**Given information**:
....................

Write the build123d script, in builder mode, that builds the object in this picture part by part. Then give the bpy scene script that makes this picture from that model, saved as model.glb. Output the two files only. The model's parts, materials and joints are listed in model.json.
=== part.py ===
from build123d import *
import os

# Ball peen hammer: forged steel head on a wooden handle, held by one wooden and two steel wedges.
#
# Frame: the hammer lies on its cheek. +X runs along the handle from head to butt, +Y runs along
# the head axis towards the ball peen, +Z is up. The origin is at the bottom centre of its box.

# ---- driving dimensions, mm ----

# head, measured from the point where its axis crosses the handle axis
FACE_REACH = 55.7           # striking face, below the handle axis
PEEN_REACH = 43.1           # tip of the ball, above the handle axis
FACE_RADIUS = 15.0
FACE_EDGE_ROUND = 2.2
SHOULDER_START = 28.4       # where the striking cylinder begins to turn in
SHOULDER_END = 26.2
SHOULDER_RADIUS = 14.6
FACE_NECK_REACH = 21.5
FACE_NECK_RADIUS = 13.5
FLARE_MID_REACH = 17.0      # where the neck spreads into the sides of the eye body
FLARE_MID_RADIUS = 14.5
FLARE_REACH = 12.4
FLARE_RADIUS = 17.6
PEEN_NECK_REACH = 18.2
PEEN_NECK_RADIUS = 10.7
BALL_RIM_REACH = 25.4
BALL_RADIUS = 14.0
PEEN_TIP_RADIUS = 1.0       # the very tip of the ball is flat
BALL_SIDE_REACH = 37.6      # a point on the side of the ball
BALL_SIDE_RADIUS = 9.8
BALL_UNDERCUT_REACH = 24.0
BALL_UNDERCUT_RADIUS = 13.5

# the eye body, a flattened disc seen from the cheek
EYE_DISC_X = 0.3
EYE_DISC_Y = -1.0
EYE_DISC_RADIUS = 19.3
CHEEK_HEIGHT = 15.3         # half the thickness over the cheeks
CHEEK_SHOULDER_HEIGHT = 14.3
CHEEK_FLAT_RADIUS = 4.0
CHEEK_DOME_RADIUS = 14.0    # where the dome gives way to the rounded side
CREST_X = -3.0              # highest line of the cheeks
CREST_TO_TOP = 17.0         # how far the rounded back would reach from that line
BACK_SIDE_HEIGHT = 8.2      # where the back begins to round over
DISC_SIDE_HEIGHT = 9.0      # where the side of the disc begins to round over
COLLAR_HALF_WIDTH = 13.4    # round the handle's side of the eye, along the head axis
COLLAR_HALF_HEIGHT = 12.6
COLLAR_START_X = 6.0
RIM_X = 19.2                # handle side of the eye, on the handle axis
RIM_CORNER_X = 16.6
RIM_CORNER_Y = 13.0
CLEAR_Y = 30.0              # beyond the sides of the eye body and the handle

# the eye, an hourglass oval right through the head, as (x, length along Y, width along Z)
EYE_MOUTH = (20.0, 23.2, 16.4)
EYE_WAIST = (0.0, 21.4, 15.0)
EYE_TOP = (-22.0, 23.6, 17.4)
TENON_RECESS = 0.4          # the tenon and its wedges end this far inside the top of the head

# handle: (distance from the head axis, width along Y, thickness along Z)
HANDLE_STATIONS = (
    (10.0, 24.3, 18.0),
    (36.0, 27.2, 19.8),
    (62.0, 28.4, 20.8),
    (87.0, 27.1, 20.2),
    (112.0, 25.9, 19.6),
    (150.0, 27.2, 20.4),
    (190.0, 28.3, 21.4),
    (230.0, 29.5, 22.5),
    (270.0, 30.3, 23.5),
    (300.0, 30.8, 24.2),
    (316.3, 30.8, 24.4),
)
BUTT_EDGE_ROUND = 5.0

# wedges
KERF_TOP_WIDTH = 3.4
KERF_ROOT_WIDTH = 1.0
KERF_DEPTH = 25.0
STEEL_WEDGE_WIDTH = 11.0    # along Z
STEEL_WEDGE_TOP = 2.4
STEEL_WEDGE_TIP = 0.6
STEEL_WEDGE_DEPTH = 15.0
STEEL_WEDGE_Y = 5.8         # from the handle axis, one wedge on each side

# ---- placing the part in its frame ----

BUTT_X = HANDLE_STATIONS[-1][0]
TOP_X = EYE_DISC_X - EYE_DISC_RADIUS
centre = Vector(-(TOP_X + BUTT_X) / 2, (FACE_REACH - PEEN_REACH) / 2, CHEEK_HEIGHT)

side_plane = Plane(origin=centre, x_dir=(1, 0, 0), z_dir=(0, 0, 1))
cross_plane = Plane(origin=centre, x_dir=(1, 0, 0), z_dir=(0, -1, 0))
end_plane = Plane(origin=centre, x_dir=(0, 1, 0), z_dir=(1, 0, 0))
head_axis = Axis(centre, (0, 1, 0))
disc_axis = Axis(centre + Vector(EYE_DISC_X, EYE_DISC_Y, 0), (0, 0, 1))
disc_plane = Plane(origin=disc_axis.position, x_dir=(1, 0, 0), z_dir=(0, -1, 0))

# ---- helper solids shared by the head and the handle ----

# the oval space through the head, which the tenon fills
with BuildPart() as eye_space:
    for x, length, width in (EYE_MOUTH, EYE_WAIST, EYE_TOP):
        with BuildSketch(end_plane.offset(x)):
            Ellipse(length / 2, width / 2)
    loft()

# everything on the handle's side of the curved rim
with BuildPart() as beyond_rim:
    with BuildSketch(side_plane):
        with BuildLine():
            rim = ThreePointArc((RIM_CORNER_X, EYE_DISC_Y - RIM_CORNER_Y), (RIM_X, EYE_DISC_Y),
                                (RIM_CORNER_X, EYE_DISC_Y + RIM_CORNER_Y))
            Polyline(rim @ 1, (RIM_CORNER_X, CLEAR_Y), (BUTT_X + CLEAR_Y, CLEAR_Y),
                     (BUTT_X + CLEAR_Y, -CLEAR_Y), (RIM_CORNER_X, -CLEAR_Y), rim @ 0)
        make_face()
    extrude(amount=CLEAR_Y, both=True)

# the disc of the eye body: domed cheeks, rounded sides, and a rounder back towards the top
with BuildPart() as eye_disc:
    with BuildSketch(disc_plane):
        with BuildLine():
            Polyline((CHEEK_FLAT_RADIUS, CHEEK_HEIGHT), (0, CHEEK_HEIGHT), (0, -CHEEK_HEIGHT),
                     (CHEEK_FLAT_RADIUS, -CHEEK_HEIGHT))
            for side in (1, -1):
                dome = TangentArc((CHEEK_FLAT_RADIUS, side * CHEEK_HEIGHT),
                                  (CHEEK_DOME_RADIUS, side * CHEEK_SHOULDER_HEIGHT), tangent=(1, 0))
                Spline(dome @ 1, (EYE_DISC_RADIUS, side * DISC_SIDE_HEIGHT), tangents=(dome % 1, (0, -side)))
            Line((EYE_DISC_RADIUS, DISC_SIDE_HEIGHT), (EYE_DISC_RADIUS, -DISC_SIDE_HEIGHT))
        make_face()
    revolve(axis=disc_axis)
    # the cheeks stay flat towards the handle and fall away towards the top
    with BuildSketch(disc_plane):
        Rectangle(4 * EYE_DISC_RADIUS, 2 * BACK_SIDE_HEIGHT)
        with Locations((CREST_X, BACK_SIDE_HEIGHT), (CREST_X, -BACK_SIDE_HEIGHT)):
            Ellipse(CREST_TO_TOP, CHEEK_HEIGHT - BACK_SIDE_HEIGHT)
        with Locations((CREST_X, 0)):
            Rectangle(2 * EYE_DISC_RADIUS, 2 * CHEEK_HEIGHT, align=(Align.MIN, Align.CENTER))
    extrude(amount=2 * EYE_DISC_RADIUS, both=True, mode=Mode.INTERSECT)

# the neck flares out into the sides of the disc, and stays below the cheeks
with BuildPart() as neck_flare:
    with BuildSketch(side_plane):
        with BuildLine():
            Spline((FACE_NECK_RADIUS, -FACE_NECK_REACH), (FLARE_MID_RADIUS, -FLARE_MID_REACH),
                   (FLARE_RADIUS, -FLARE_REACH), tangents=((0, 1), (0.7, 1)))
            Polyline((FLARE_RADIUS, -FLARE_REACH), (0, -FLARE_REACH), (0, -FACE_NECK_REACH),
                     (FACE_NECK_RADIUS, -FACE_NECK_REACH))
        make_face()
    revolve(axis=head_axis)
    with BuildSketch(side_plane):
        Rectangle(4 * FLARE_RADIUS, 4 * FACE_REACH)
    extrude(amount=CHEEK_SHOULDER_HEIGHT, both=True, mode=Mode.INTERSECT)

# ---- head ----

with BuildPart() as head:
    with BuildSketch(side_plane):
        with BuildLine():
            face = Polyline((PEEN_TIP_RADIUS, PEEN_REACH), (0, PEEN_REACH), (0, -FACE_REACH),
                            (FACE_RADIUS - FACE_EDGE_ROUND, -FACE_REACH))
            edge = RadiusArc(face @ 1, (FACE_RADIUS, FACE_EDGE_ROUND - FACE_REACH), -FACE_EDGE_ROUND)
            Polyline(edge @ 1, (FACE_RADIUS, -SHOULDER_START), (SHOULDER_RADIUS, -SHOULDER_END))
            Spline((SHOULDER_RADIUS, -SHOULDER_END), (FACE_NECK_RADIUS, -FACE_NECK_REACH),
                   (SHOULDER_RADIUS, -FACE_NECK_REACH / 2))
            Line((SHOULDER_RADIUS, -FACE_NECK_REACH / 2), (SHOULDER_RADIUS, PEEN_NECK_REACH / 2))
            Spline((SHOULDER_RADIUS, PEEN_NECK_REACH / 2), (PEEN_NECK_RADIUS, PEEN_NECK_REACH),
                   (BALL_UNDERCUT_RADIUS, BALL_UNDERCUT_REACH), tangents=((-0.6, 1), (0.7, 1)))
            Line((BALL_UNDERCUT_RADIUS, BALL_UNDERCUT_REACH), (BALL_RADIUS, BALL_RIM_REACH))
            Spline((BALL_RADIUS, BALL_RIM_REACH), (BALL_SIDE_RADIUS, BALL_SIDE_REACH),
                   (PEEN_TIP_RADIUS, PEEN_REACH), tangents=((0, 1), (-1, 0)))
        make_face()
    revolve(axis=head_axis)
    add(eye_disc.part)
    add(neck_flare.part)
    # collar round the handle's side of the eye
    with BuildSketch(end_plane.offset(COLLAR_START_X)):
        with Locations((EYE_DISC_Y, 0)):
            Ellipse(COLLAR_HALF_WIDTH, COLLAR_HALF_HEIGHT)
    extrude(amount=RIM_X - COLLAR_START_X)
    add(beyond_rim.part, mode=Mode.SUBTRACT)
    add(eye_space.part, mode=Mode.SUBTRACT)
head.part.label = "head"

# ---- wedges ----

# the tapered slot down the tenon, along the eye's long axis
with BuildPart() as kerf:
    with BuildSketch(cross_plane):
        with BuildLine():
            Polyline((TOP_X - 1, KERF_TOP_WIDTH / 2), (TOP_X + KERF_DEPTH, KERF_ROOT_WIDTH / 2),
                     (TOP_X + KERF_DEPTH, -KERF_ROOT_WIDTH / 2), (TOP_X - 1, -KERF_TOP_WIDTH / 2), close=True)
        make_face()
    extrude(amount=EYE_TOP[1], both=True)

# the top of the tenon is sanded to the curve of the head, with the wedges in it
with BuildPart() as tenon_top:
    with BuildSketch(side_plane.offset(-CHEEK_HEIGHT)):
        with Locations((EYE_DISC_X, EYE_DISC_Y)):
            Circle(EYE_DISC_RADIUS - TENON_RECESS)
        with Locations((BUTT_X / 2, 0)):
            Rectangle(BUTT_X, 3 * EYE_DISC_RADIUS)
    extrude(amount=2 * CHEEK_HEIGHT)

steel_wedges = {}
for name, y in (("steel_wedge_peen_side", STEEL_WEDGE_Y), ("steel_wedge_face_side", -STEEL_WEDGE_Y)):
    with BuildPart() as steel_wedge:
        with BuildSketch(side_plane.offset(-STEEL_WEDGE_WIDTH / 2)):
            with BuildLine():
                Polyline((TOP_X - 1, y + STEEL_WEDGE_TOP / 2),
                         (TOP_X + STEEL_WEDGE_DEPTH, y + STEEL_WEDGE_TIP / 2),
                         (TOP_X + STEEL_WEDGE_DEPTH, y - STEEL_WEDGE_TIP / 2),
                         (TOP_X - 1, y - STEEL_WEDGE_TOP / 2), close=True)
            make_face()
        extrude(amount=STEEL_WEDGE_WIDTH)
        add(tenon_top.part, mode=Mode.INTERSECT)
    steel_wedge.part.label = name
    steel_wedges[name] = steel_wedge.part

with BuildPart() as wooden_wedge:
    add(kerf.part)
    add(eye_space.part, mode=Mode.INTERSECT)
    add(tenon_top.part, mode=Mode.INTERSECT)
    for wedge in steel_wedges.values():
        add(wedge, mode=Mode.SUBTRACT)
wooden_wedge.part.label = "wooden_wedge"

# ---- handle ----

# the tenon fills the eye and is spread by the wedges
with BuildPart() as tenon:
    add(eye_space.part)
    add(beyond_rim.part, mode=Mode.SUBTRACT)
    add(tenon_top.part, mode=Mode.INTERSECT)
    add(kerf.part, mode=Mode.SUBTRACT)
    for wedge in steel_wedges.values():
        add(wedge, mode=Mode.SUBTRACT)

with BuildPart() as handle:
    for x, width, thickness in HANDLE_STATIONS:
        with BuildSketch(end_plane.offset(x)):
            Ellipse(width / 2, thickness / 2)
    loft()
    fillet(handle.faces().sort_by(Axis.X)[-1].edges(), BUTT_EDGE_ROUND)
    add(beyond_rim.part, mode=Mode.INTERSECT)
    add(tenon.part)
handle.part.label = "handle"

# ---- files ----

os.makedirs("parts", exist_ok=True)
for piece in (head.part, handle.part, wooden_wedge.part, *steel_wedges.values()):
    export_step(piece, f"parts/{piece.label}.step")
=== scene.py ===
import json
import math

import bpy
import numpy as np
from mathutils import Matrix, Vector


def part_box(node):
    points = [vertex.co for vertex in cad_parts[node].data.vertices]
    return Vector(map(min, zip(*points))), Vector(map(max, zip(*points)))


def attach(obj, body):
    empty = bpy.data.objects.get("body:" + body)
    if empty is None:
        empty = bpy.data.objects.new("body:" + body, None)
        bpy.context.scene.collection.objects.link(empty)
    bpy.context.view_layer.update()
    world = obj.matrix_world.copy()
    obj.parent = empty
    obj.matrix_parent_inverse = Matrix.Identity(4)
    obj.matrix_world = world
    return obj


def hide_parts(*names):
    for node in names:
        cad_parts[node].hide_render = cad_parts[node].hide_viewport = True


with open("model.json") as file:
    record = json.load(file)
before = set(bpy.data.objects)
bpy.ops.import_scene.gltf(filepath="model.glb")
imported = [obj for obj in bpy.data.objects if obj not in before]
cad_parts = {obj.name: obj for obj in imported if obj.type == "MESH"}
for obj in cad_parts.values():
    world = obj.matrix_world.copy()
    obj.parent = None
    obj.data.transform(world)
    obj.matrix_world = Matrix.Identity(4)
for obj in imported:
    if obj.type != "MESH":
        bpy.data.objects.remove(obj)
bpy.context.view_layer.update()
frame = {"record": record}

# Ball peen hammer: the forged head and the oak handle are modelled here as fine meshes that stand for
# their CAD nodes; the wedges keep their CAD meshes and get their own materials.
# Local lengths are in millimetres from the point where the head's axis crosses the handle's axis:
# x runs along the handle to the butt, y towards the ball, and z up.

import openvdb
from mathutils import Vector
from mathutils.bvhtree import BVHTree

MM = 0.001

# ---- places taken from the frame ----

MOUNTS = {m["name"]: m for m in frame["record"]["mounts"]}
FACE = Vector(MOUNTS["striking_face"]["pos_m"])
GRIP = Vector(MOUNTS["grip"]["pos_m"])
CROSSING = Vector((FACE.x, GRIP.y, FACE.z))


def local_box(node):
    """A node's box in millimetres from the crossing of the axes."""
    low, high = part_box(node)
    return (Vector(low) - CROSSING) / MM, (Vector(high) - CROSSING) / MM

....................

**What is expected**:
Retype verbatim the lines that run from the line containing "cad_parts[node].hide_render = cad_parts[node].hide_viewport" to the line containing "imported = [obj", both inclusive, and no others.

**Finished answer**:
        cad_parts[node].hide_render = cad_parts[node].hide_viewport = True


with open("model.json") as file:
    record = json.load(file)
before = set(bpy.data.objects)
bpy.ops.import_scene.gltf(filepath="model.glb")
imported = [obj for obj in bpy.data.objects if obj not in before]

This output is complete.